U.S. small-cap stocks have had eye-catching results so far in 2018. Portfolio manager/investment analyst Greg Wendt discusses the contributing factors, as well as the challenge of finding opportunities in a period of high valuations.
Equity portfolio manager/analyst
31 years of investment experience
Michael Utley: U.S. small-cap stocks have delivered impressive returns in aggregate so far this year, up more than 8%. What do you think is driving this current, broad-based rally in small-cap stocks?
Greg Wendt: The rally in small-cap stocks here in the U.S., in my mind, is pretty clearly driven by the fact that these stocks are more insulated from the trade wars we're beginning to see out there. They're much more focused on the domestic market. Small-company stocks, by the way, have been, on average, higher tax payers than larger cap stocks. So, they get a bigger kick from the tax cut.
An important thing to understand is small-cap stocks around the world have different cycles and different drivers, which sort of explains why — at least as I've focused on investing in small-cap stocks — I tend to pick them one stock at a time and not focus too much on the macro.

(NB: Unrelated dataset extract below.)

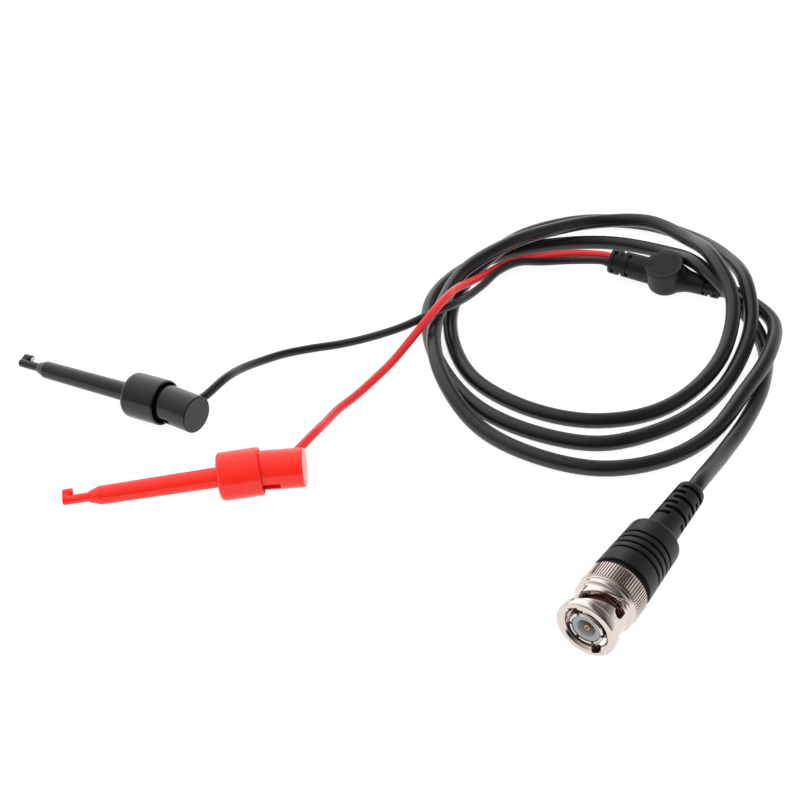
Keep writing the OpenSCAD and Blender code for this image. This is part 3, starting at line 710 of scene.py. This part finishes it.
# %% The knurl
KNURLS, KNURL_AT, KNURL_END = 72, 10, 14.5
shape = bmesh.new()
foot, top, slope = 0.3, 0.2, 0.15
corners = [
    (r, s * w, z)
    for r, w, inset in ((NUT_R - 0.5, foot, 0), (NUT_R - 0.12, top + 0.03, slope * 0.7),
                        (NUT_R, top - 0.08, slope))
    for s, z in ((-1, KNURL_AT + inset), (1, KNURL_AT + inset), (1, KNURL_END - inset),
                 (-1, KNURL_END - inset))
]
verts = [shape.verts.new((x * MM, y * MM, z * MM)) for x, y, z in corners]
for base in (0, 4):
    for i in range(4):
        j = (i + 1) % 4
        shape.faces.new((verts[base + i], verts[base + j], verts[base + 4 + j],
                         verts[base + 4 + i]))
shape.faces.new(verts[:4])
shape.faces.new(verts[8:])
knurl = repeated(new_piece("nut_knurl", shape), KNURLS, 360 / KNURLS, finish=NICKEL)
settle(knurl, PLUG, NICKEL, "coupling_nut", "nickel", sharp=25)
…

Michael Utley: How sustainable do you think this rally is going forward?
Greg Wendt: The real simple answer is, I don't know. And I've never known. Obviously, people are feeling pretty good about the market, and that worries me. But sustainability of an up trend in the short term is something I never talk about. I think 10 years from now, the U.S. economy — and the world economy — is bigger, and the average company is more profitable.
Michael Utley: You mentioned the U.S. economy. A lot of talk about small caps being correlated to the U.S. economy — when it's doing well, they do well. Is there truth to that?
Greg Wendt: Yeah. Small-company stocks, by virtue of being more focused on the domestic market, trade more in line with economic cycles. But again, what's an economic cycle here may not be an economic cycle in Europe. Right now, the U.S. is the engine leading the world. Stocks here have gotten more and more expensive, and I will tell you I am delighted we're a global fund, SMALLCAP World Fund®, so that we can look in parts of the world where things are not so stretched.
Michael Utley: Right. Valuations, obviously, are fairly high right now on a historical basis. Is that a concern, or are you just finding pockets of opportunity where the valuations are more attractive?
Greg Wendt: I've done this for over 30 years. I've never not owned a stock. There's always something in the market that's overlooked or undervalued. But I think it's very fair to say, as you look at the U.S. market, there's lots of stocks that are stretched — more in big-cap than small-cap. And so, yesterday was our weekly Tuesday SMALLCAP call. We were talking about different stocks: domestic, overseas. We ran out of time in discussing ideas.
Michael Utley: Wow.
Greg Wendt: So, here we are at close to an all-time peak in the market, and our analysts are finding as many ideas as we can put into a meeting.
Michael Utley: Right. Big increase in IPO activity in this sector. I think it's the fastest pace since 2014 or so. What do you think's behind that trend?
Greg Wendt: First of all, there was a period where the market just was not letting companies come public. The door is open, and a lot of people are racing through the door. But I actually think it's reasonably healthy. We've been in a period where the number of stocks — listed companies in the United States — is declining. IPOs are a vital way to help refill the pond. If you're Capital, you want lots of companies out there, because we have lots of analysts.
Michael Utley: Sure.
Greg Wendt: I think it's as simple as, we've had sort of a pent-up demand to go public. We're seeing the results of that, and I've got to tell you, the quality of companies coming public thus far in the cycle is still reasonably good. We're not at the point where they're taking sort of the weaklings public. So, right here, right now, I think the IPO cycle is a positive.